ZEW Economist Friedrich Heinemann on the ECB’s New Inflation Target

Comment

“Continuation of Ultra-Loose Monetary Policy Now Easier to Justify”

ZEW Economist Professor Dr. Friedrich Heinemann, head of the Research Department “Corporate Taxation and Public Finance” at ZEW Mannheim in Comment on the New ECB Inflation Target.

The ECB Governing Council has decided to change its inflation target. Previously, the central bank aimed to keep inflation “below, but close to, 2 per cent”. The “below but close” wording will be dropped in future, so that the ECB will now pursue a symmetrical 2 per cent inflation target. Proposals for formulations that explicitly set the target at an average inflation rate, on the other hand, have not gained acceptance. In addition, costs of housing, including for owner-occupied real estate, shall be more strongly taken into account in the measurement of inflation. Professor Friedrich Heinemann, head of the Research Department “Corporate Taxation and Public Finance” at ZEW Mannheim, comments on this matter:

“The fact that the Governing Council has not opted for an explicit reference to the average inflation rate in its new inflation target should be viewed in a positive light. This would have been seen as a clear signal to allow inflation of well above two per cent for years to come. Nevertheless, the new target paves the way for higher inflation rates. With inflation below two per cent now being considered just as bad as inflation above two per cent, it will be even easier for the ECB Governing Council to justify a continuation of ultra-loose monetary policy and bond purchases in the years ahead. The explicit statement that the target may have to be moderately exceeded during a transitional phase also further weakens the binding nature of the target as an upper limit.

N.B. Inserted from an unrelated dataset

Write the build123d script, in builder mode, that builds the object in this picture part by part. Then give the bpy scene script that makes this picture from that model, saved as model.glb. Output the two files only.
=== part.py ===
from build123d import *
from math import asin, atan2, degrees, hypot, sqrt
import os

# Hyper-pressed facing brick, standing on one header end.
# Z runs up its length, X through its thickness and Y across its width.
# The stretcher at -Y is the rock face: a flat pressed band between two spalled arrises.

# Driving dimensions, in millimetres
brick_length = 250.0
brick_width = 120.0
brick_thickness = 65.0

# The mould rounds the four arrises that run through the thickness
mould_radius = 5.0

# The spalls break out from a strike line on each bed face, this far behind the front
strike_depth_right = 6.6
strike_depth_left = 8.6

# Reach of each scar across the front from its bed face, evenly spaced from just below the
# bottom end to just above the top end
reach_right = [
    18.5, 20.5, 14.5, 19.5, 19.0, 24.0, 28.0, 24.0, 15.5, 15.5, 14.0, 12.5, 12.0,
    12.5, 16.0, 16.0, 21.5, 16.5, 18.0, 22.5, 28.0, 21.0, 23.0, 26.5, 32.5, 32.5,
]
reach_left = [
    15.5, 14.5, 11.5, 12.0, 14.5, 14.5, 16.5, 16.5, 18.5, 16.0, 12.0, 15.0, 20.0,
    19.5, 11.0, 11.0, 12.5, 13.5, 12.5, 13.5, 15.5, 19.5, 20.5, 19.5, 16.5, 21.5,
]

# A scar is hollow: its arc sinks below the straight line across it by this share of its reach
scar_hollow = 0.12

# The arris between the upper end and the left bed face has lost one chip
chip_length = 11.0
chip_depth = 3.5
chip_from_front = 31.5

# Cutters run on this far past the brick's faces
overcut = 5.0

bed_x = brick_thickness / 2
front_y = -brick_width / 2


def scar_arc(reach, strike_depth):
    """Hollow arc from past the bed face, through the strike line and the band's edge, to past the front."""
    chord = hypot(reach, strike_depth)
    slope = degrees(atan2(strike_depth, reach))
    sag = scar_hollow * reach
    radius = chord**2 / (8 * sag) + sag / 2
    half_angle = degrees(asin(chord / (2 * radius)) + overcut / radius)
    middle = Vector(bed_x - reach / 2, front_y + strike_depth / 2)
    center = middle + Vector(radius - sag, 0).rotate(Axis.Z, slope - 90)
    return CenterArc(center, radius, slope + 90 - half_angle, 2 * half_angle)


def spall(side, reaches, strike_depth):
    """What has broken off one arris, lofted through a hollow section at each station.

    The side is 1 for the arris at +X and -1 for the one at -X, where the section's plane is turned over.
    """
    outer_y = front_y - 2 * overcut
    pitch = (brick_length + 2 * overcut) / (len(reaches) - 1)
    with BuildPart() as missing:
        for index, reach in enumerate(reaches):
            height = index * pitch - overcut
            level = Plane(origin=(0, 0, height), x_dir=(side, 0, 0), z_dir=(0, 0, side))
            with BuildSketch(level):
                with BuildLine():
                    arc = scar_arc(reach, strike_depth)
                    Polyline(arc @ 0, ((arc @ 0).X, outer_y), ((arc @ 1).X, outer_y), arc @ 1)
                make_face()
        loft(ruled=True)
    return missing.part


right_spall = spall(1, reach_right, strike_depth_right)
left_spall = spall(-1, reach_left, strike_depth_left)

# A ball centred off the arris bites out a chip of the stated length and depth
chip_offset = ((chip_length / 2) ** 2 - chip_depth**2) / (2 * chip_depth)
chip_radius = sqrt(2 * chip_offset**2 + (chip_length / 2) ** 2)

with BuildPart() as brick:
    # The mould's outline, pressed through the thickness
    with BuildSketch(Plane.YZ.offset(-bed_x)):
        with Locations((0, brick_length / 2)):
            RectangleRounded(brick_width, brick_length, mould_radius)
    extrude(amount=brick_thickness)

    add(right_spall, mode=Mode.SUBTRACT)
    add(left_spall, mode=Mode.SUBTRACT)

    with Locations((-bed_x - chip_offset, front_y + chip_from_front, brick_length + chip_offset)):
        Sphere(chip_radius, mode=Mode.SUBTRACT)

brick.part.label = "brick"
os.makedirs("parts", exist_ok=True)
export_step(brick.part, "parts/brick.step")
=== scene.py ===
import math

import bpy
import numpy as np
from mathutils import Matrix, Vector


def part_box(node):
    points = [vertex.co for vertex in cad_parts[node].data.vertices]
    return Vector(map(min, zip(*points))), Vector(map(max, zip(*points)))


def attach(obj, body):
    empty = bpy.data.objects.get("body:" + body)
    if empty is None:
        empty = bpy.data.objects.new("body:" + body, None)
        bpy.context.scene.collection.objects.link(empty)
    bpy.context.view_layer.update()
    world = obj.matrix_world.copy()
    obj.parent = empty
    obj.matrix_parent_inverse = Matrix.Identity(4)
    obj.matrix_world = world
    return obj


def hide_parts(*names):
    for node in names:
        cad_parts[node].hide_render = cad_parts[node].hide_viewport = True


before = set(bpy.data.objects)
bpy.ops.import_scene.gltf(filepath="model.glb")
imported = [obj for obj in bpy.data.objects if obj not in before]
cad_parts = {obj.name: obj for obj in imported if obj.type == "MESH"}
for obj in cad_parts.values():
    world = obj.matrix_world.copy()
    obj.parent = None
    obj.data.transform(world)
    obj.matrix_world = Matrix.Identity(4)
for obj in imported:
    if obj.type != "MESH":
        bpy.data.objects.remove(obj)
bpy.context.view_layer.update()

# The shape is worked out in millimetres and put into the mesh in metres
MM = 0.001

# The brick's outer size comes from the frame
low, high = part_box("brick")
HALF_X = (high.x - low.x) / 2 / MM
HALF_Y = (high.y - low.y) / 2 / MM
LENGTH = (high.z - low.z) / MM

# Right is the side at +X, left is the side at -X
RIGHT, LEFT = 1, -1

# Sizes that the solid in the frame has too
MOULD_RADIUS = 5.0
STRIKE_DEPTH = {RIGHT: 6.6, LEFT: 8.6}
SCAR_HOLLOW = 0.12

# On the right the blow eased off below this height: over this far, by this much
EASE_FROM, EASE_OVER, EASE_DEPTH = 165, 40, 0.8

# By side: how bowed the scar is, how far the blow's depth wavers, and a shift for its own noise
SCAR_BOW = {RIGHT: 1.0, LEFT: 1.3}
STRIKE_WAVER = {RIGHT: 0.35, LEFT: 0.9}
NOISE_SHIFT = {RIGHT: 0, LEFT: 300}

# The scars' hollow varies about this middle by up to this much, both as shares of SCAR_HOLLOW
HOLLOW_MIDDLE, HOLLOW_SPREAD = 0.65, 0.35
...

This strategic decision comes at an unfortunate time. Just at the moment when some euro states have become fully dependent on the ECB’s bond purchases due to the crisis, the ECB Governing Council is lowering its long-term ambition for limiting inflation. This can be interpreted as a signal that, even in its strategic decisions, the ECB is anxious to ensure that high debt levels are secured. The stronger inclusion of housing costs, on the other hand, is to be entirely welcomed. The housing sector in Europe has seen inflationary processes that strongly affect consumers but had not yet been sufficiently taken into account in measuring inflation.”